■ Information provided:
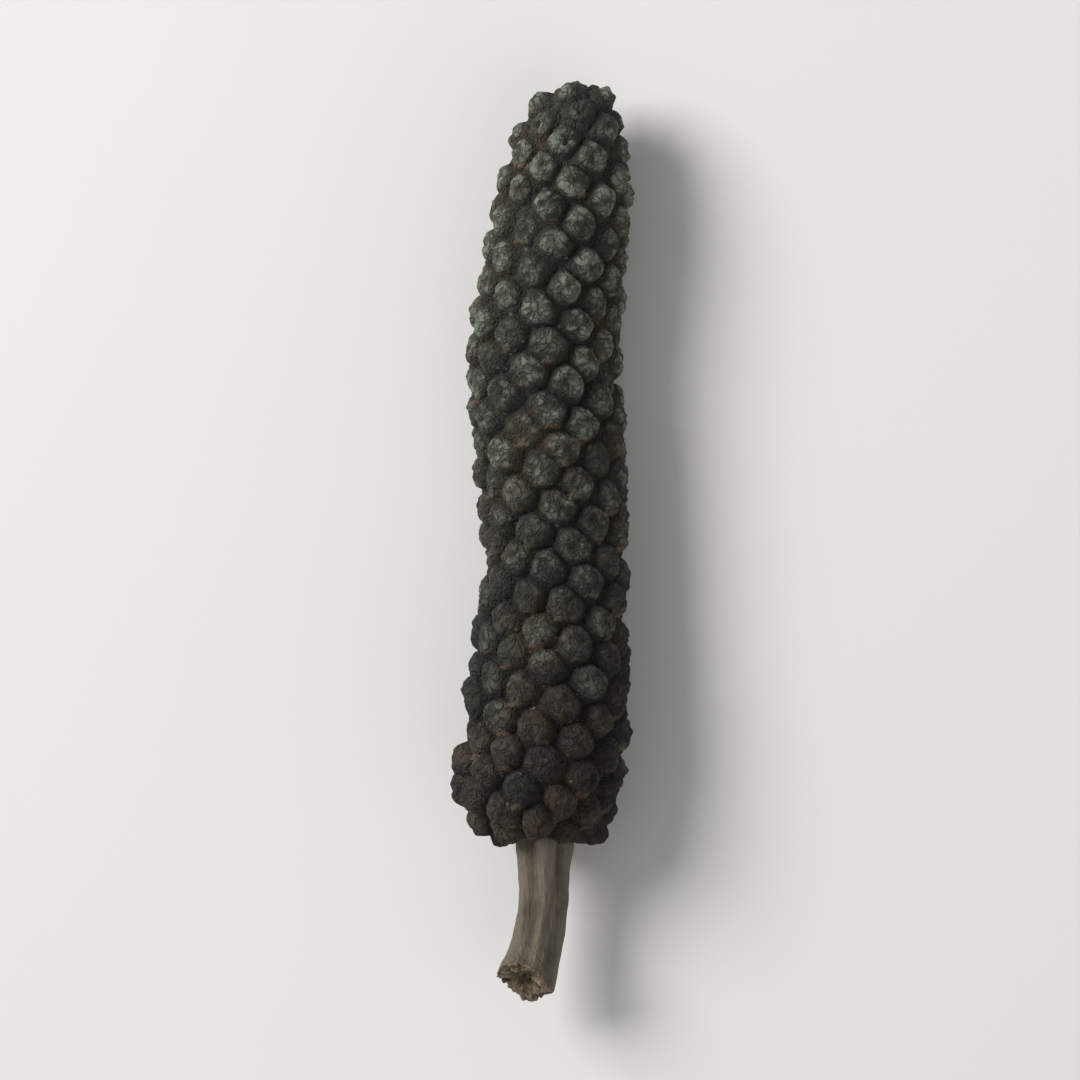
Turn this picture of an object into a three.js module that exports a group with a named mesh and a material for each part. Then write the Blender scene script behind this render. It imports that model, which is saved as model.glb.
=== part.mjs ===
// One dried long pepper: the fruit spike of a pepper vine, picked unripe and dried whole, with the stub of
// its stalk. Millimetres, +Z up. It lies on its side on the plane z = 0, along X, and its tip is at +X.
// The spike is a rachis set all round with small fruitlets in spiral rows, each a low dome that meets its
// neighbours in a crease. Rachis and fruitlets grew as one body. The stalk is the paler body that bore it.
import * as THREE from "three";

// Driving sizes, in millimetres. The pitch is the distance between neighbouring fruitlets on the rachis.
const spikeLength = 17.3;
const spikeWidth = 3.94;
const fruitletPitch = 0.86;
const tipFruitletPitch = 0.66;
const fruitletHeight = 0.36;
const tipFruitletHeight = 0.22;
const stalkLength = 3.3;
const stalkWidth = 1.1;

// The stalk stands just clear of the spike, and its snapped end is uneven
const stalkGap = 0.04;
const tornDepth = 0.08;

// The spike lies lower than a round one would: its underside dried flatter, and is pressed in where it rests
const undersideDepth = 0.27;
const pressedDepth = 0.08;

// How the fruitlets differ: how far their places stray, as a share of the pitch, how far their heights
// stray, and how many stayed small. They all lean a little towards the tip.
const placeFreedom = 0.12;
const heightFreedom = 0.2;
const shrunkenShare = 0.05;
const shrunkenHeight = 0.4;
const leanToTip = 0.12;

// The rachis is what the fruitlets stand on, so it is smaller than the spike by their height
const rachisLength = spikeLength - tipFruitletHeight;
const rachisHalfWidth = spikeWidth / 2 - fruitletHeight;

// From the middle of the stalk's seat to the middle of the whole part
const originX = 6.77;
const originY = 0.107;

const goldenAngle = Math.PI * (3 - Math.sqrt(5));
const fullTurn = 2 * Math.PI;
const hexagonShare = Math.sqrt(3) / 2;

// Random draws, by a fixed rule from a fixed start
let drawn = 4711;
function random() {
  drawn = (drawn * 16807) % 2147483647;
  return drawn / 2147483647;
}
const spread = (amount) => amount * (2 * random() - 1);

const bump = (x) => Math.exp(-x * x);
const roundedEnd = (x, power) => (1 - Math.max(0, x) ** power) ** (1 / power);

// Half the rachis's width at a share of its length, from the stalk at 0 to the tip at 1:
// fullest near the stalk, slightly waisted before the middle, and blunt at both ends
function halfWidth(share) {
  const body = 0.815 + 0.185 * bump((share - 0.13) / 0.2) + 0.13 * bump((share - 0.58) / 0.17);
  const tip = roundedEnd((share - 0.78) / 0.22, 2.4);
  const base = roundedEnd((0.09 - share) / 0.095, 3);
  return rachisHalfWidth * body * tip * base;
}

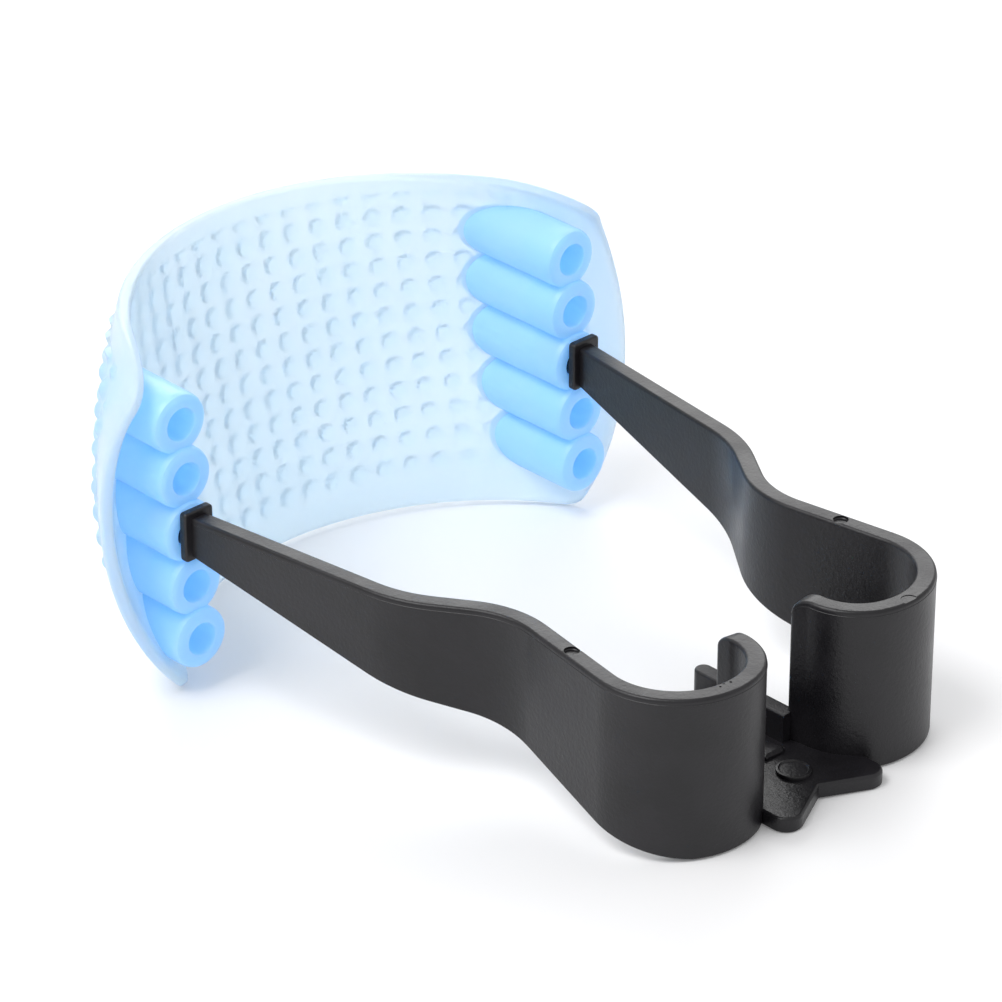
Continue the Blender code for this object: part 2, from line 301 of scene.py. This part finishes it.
def blue_plastic(name, pale, bump_tint_and_shade, transmission, scatter, glow, roughness):
    """Milky blue plastic; the bumps are tinted a little deeper, partly for their thicker plastic and
    partly as painted shade that makes them stand out.

    The glow stands in for light that the real plastic scatters inside itself.
    """
    material, nodes, links = new_material(name)
    shader = nodes["Principled BSDF"]
    shader.inputs["IOR"].default_value = 1.47
    shader.inputs["Transmission Weight"].default_value = transmission
    shader.inputs["Subsurface Weight"].default_value = scatter
    shader.inputs["Subsurface Radius"].default_value = (0.8, 0.9, 1.0)
    shader.inputs["Subsurface Scale"].default_value = 2.0 * MM
    shader.inputs["Emission Color"].default_value = (0.17, 0.50, 1.0, 1.0)
    shader.inputs["Emission Strength"].default_value = glow
    cloud = noise_node(nodes, links, 70.0, 3.0, 0.5)
    grain = noise_node(nodes, links, 1800.0, 2.0, 0.5)
    rise = nodes.new("ShaderNodeAttribute")
    rise.attribute_name = "rise"
    add = nodes.new("ShaderNodeMath")
    add.operation = "ADD"
    links.new(rise.outputs["Fac"], add.inputs[0])
    links.new(ranged(nodes, links, cloud.outputs["Fac"], 0.0, 0.12), add.inputs[1])
    # Painted shade: the colour deepens with the bumps' rise, partly for their thicker plastic and partly
    # so that the bumps stand out.
    mix = nodes.new("ShaderNodeMix")
    mix.data_type = "RGBA"
    mix.inputs["A"].default_value = (*pale, 1.0)
    mix.inputs["B"].default_value = (*bump_tint_and_shade, 1.0)
    links.new(add.outputs["Value"], mix.inputs["Factor"])
    links.new(mix.outputs["Result"], shader.inputs["Base Color"])
    low, high = roughness
    links.new(ranged(nodes, links, cloud.outputs["Fac"], low, high), shader.inputs["Roughness"])
    bump = nodes.new("ShaderNodeBump")
    bump.inputs["Strength"].default_value = 0.12
    bump.inputs["Distance"].default_value = 0.04 * MM
    links.new(grain.outputs["Fac"], bump.inputs["Height"])
    links.new(bump.outputs["Normal"], shader.inputs["Normal"])
    return material


# ---------------------------------------------------------------- bracket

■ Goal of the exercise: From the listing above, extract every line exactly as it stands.

■ Problem solution:
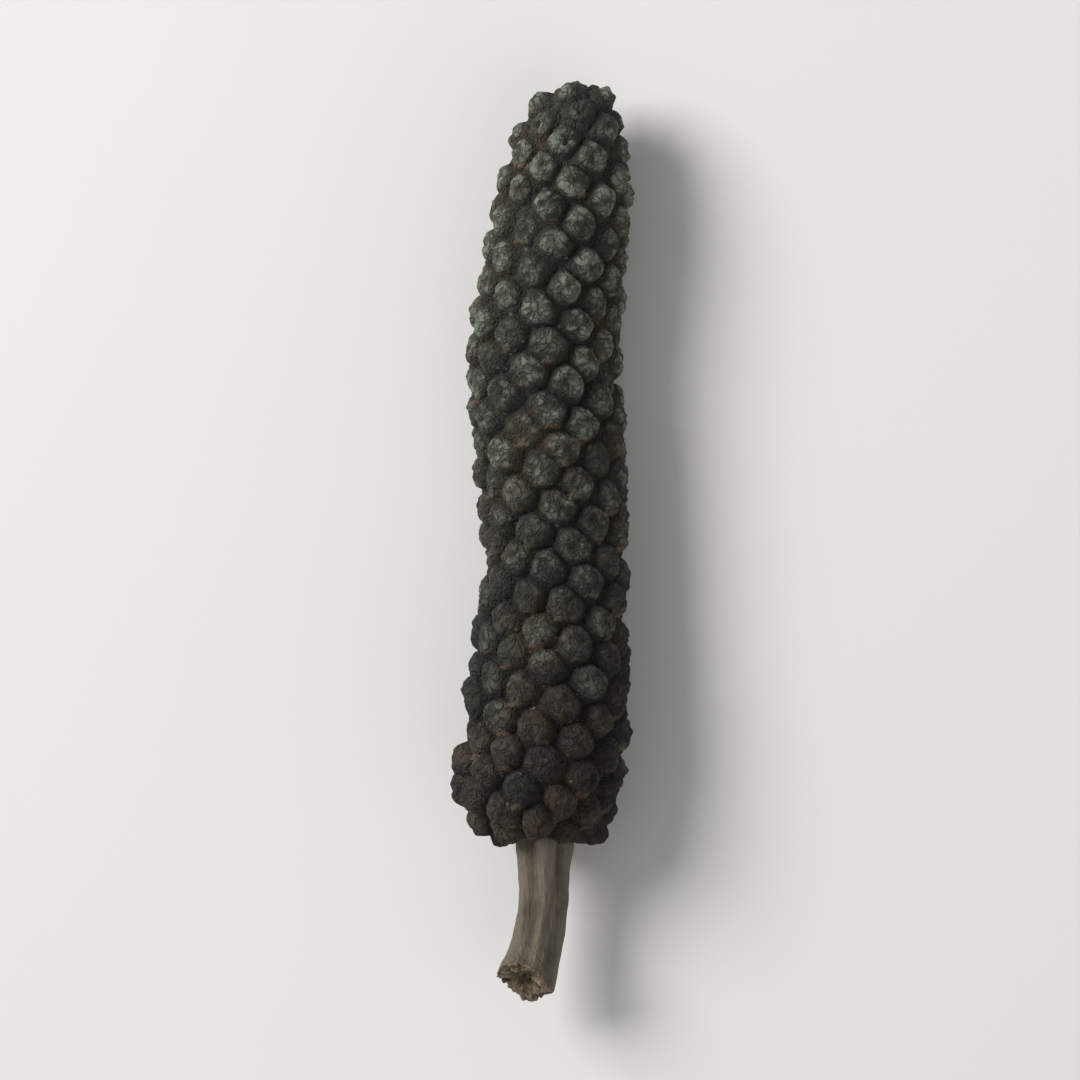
Turn this picture of an object into a three.js module that exports a group with a named mesh and a material for each part. Then write the Blender scene script behind this render. It imports that model, which is saved as model.glb.
=== part.mjs ===
// One dried long pepper: the fruit spike of a pepper vine, picked unripe and dried whole, with the stub of
// its stalk. Millimetres, +Z up. It lies on its side on the plane z = 0, along X, and its tip is at +X.
// The spike is a rachis set all round with small fruitlets in spiral rows, each a low dome that meets its
// neighbours in a crease. Rachis and fruitlets grew as one body. The stalk is the paler body that bore it.
import * as THREE from "three";

// Driving sizes, in millimetres. The pitch is the distance between neighbouring fruitlets on the rachis.
const spikeLength = 17.3;
const spikeWidth = 3.94;
const fruitletPitch = 0.86;
const tipFruitletPitch = 0.66;
const fruitletHeight = 0.36;
const tipFruitletHeight = 0.22;
const stalkLength = 3.3;
const stalkWidth = 1.1;

// The stalk stands just clear of the spike, and its snapped end is uneven
const stalkGap = 0.04;
const tornDepth = 0.08;

// The spike lies lower than a round one would: its underside dried flatter, and is pressed in where it rests
const undersideDepth = 0.27;
const pressedDepth = 0.08;

// How the fruitlets differ: how far their places stray, as a share of the pitch, how far their heights
// stray, and how many stayed small. They all lean a little towards the tip.
const placeFreedom = 0.12;
const heightFreedom = 0.2;
const shrunkenShare = 0.05;
const shrunkenHeight = 0.4;
const leanToTip = 0.12;

// The rachis is what the fruitlets stand on, so it is smaller than the spike by their height
const rachisLength = spikeLength - tipFruitletHeight;
const rachisHalfWidth = spikeWidth / 2 - fruitletHeight;

// From the middle of the stalk's seat to the middle of the whole part
const originX = 6.77;
const originY = 0.107;

const goldenAngle = Math.PI * (3 - Math.sqrt(5));
const fullTurn = 2 * Math.PI;
const hexagonShare = Math.sqrt(3) / 2;

// Random draws, by a fixed rule from a fixed start
let drawn = 4711;
function random() {
  drawn = (drawn * 16807) % 2147483647;
  return drawn / 2147483647;
}
const spread = (amount) => amount * (2 * random() - 1);

const bump = (x) => Math.exp(-x * x);
const roundedEnd = (x, power) => (1 - Math.max(0, x) ** power) ** (1 / power);

// Half the rachis's width at a share of its length, from the stalk at 0 to the tip at 1:
// fullest near the stalk, slightly waisted before the middle, and blunt at both ends
function halfWidth(share) {
  const body = 0.815 + 0.185 * bump((share - 0.13) / 0.2) + 0.13 * bump((share - 0.58) / 0.17);
  const tip = roundedEnd((share - 0.78) / 0.22, 2.4);
  const base = roundedEnd((0.09 - share) / 0.095, 3);
  return rachisHalfWidth * body * tip * base;
}

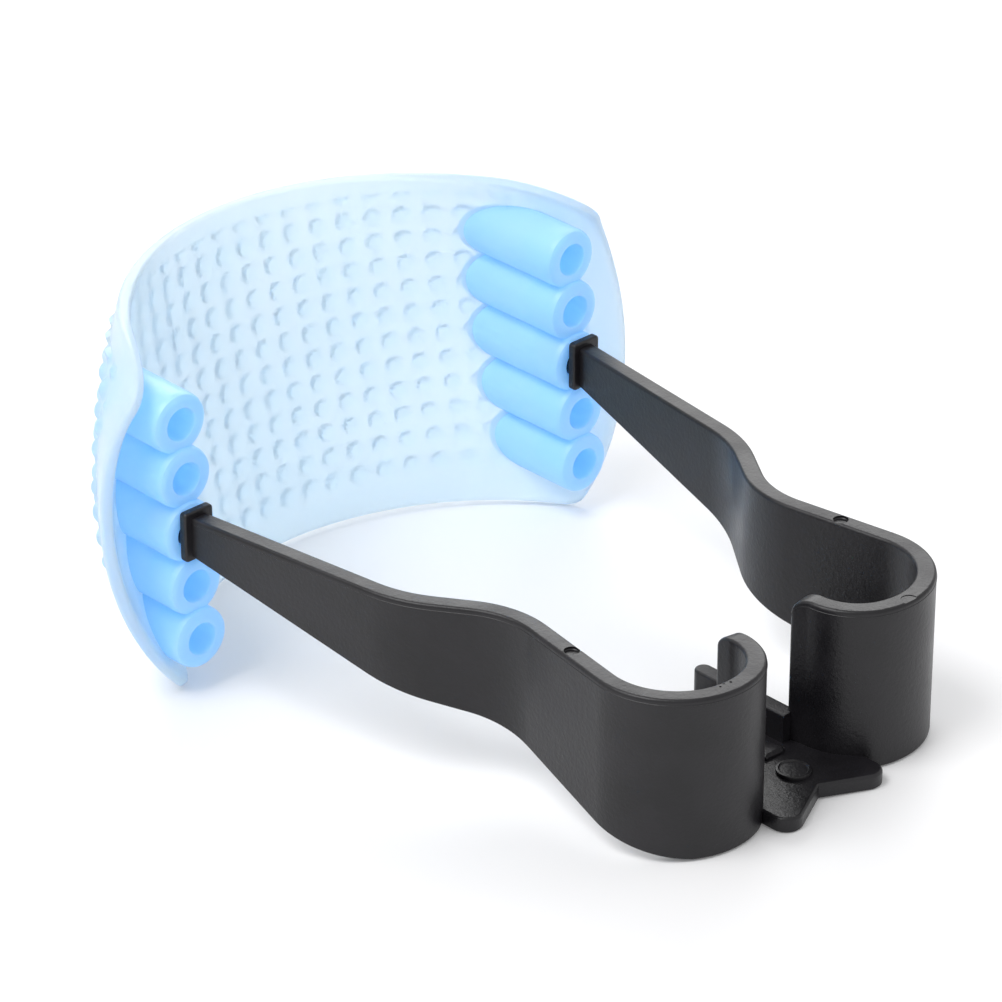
Continue the Blender code for this object: part 2, from line 301 of scene.py. This part finishes it.
def blue_plastic(name, pale, bump_tint_and_shade, transmission, scatter, glow, roughness):
    """Milky blue plastic; the bumps are tinted a little deeper, partly for their thicker plastic and
    partly as painted shade that makes them stand out.

    The glow stands in for light that the real plastic scatters inside itself.
    """
    material, nodes, links = new_material(name)
    shader = nodes["Principled BSDF"]
    shader.inputs["IOR"].default_value = 1.47
    shader.inputs["Transmission Weight"].default_value = transmission
    shader.inputs["Subsurface Weight"].default_value = scatter
    shader.inputs["Subsurface Radius"].default_value = (0.8, 0.9, 1.0)
    shader.inputs["Subsurface Scale"].default_value = 2.0 * MM
    shader.inputs["Emission Color"].default_value = (0.17, 0.50, 1.0, 1.0)
    shader.inputs["Emission Strength"].default_value = glow
    cloud = noise_node(nodes, links, 70.0, 3.0, 0.5)
    grain = noise_node(nodes, links, 1800.0, 2.0, 0.5)
    rise = nodes.new("ShaderNodeAttribute")
    rise.attribute_name = "rise"
    add = nodes.new("ShaderNodeMath")
    add.operation = "ADD"
    links.new(rise.outputs["Fac"], add.inputs[0])
    links.new(ranged(nodes, links, cloud.outputs["Fac"], 0.0, 0.12), add.inputs[1])
    # Painted shade: the colour deepens with the bumps' rise, partly for their thicker plastic and partly
    # so that the bumps stand out.
    mix = nodes.new("ShaderNodeMix")
    mix.data_type = "RGBA"
    mix.inputs["A"].default_value = (*pale, 1.0)
    mix.inputs["B"].default_value = (*bump_tint_and_shade, 1.0)
    links.new(add.outputs["Value"], mix.inputs["Factor"])
    links.new(mix.outputs["Result"], shader.inputs["Base Color"])
    low, high = roughness
    links.new(ranged(nodes, links, cloud.outputs["Fac"], low, high), shader.inputs["Roughness"])
    bump = nodes.new("ShaderNodeBump")
    bump.inputs["Strength"].default_value = 0.12
    bump.inputs["Distance"].default_value = 0.04 * MM
    links.new(grain.outputs["Fac"], bump.inputs["Height"])
    links.new(bump.outputs["Normal"], shader.inputs["Normal"])
    return material


# ---------------------------------------------------------------- bracket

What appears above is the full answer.